For color variations, we chose a vibrant sea green, with a light beige and dark slate blue to compliment. I drew a good deal of inspiration from Ethan Schoonover’s Solarized color palette, which is designed to accommodate a variety of bold colors that are legible on both light and dark backgrounds. Initially, I tried adding a complimenting burnt ochre as well but decided on keeping just the green for the primary palette to maintain a stronger visual identity. (The burnt ochre still looks great and could still be incorporated into a secondary palette depending on future needs.)

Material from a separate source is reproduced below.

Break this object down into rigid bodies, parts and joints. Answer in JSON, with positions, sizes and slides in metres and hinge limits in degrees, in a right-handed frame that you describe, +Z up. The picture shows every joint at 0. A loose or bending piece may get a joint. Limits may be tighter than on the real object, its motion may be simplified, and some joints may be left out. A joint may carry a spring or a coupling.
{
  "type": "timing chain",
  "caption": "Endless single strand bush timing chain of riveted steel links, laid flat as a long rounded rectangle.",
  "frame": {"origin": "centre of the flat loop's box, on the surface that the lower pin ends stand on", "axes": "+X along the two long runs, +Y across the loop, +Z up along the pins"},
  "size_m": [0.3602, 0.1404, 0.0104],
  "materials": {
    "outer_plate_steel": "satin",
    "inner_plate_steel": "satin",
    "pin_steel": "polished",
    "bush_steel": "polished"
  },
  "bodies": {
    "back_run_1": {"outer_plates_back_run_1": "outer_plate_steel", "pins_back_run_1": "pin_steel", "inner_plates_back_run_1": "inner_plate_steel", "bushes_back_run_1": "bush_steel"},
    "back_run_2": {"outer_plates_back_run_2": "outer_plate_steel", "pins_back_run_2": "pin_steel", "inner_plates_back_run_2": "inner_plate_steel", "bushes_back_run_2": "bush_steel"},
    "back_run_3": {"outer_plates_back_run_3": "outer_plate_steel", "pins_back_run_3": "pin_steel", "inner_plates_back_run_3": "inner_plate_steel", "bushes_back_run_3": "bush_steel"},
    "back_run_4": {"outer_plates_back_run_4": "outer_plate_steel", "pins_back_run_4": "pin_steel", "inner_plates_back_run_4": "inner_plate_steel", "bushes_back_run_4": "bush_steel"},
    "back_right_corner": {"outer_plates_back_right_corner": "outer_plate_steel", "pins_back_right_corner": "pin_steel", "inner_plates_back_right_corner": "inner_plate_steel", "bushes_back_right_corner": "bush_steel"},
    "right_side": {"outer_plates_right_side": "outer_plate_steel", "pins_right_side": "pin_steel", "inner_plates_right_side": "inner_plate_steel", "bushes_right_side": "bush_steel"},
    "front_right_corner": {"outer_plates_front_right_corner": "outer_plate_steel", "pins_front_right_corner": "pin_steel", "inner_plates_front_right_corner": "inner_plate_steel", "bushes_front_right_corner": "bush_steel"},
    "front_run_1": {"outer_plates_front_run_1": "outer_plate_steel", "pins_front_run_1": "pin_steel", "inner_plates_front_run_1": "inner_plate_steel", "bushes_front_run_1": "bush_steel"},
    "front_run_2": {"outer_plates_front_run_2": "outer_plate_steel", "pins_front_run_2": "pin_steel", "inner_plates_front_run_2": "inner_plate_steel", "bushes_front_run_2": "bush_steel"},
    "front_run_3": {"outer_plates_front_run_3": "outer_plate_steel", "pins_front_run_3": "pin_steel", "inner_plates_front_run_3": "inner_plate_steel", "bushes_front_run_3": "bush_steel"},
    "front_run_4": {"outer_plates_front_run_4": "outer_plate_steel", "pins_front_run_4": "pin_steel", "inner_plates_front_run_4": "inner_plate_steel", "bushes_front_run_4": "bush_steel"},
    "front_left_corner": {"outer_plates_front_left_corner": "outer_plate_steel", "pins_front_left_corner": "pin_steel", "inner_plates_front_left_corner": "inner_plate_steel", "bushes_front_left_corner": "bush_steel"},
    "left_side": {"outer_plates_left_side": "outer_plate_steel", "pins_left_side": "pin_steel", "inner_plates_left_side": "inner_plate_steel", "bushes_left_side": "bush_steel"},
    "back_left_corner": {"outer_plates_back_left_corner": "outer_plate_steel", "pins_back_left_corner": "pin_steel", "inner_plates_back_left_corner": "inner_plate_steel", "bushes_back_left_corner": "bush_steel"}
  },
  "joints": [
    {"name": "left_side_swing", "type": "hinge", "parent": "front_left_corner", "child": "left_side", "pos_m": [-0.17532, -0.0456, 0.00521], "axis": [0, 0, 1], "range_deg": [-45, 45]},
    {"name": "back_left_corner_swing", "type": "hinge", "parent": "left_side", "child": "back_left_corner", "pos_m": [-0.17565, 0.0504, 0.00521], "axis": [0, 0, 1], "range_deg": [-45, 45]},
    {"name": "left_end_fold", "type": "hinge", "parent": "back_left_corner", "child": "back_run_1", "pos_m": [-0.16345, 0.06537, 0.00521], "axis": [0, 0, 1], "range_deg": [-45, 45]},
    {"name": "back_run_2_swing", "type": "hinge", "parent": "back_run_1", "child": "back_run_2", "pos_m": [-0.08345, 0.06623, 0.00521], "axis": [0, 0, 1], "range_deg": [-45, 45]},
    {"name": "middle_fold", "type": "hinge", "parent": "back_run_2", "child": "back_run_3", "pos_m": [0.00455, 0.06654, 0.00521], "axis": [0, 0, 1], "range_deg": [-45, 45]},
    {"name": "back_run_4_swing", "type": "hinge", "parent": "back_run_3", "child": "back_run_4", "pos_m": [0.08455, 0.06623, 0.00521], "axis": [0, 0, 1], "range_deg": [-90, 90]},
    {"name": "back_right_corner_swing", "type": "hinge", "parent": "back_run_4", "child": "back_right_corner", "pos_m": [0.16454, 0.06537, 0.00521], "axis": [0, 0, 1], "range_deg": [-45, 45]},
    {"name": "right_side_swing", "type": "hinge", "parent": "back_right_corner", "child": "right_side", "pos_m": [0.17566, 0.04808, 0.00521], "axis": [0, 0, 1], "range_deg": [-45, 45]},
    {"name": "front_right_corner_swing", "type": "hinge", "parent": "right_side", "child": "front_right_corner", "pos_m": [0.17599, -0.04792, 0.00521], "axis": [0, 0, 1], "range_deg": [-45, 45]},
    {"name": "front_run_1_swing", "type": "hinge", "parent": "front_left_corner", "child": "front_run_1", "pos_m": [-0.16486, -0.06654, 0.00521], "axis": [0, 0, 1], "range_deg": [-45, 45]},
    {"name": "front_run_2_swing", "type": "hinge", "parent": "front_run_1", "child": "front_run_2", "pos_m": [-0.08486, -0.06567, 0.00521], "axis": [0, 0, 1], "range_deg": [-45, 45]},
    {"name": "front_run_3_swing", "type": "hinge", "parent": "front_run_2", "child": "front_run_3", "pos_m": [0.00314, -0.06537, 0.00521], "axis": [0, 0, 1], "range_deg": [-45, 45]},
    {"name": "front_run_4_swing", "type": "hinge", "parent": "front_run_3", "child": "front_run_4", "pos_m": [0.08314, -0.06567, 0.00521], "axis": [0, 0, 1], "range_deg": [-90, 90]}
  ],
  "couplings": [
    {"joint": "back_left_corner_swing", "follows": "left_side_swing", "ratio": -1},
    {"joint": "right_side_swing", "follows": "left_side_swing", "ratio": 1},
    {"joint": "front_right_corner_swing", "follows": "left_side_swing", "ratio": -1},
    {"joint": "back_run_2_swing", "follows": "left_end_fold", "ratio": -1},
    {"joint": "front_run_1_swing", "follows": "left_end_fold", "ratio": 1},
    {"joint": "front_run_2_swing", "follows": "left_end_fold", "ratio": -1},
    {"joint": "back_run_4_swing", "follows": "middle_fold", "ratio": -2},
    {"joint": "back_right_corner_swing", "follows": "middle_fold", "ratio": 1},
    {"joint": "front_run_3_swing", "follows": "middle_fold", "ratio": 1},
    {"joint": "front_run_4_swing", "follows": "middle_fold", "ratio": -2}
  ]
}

I had hoped to go further in creating a built out visual style, but this project had already dragged on longer than we anticipated. Due to the iterative nature of the organization, I decided to focus on solidifying and documenting what we had come up with so far, and leave a larger design system on the table for future exploration.
Details & Documentation
Creating lockups and clear space designations feels like one of the least creative parts of the process for me, but it’s still helpful to establish guidelines to help keep the mark balanced. It’s difficult to create rules for cases that are yet to be determined, so I stuck to some basics and left it at that. Some of the lockups shown here are intended for specific uses, but I figured it makes sense to be thorough in defining these things.
I’m excited to see this new identity rolled out and, even more excited to see how others build upon it as time goes on. Spike, (the Co-Founder and Executive Director), was a pleasure to work with. He gave great feedback throughout the process, and even though things dragged out a little due to personal time constraints, it was a pleasure to work with him on this. I still have hopes to introduce some generative color variations down the road, so hopefully there will be time for an update in the not too distant future.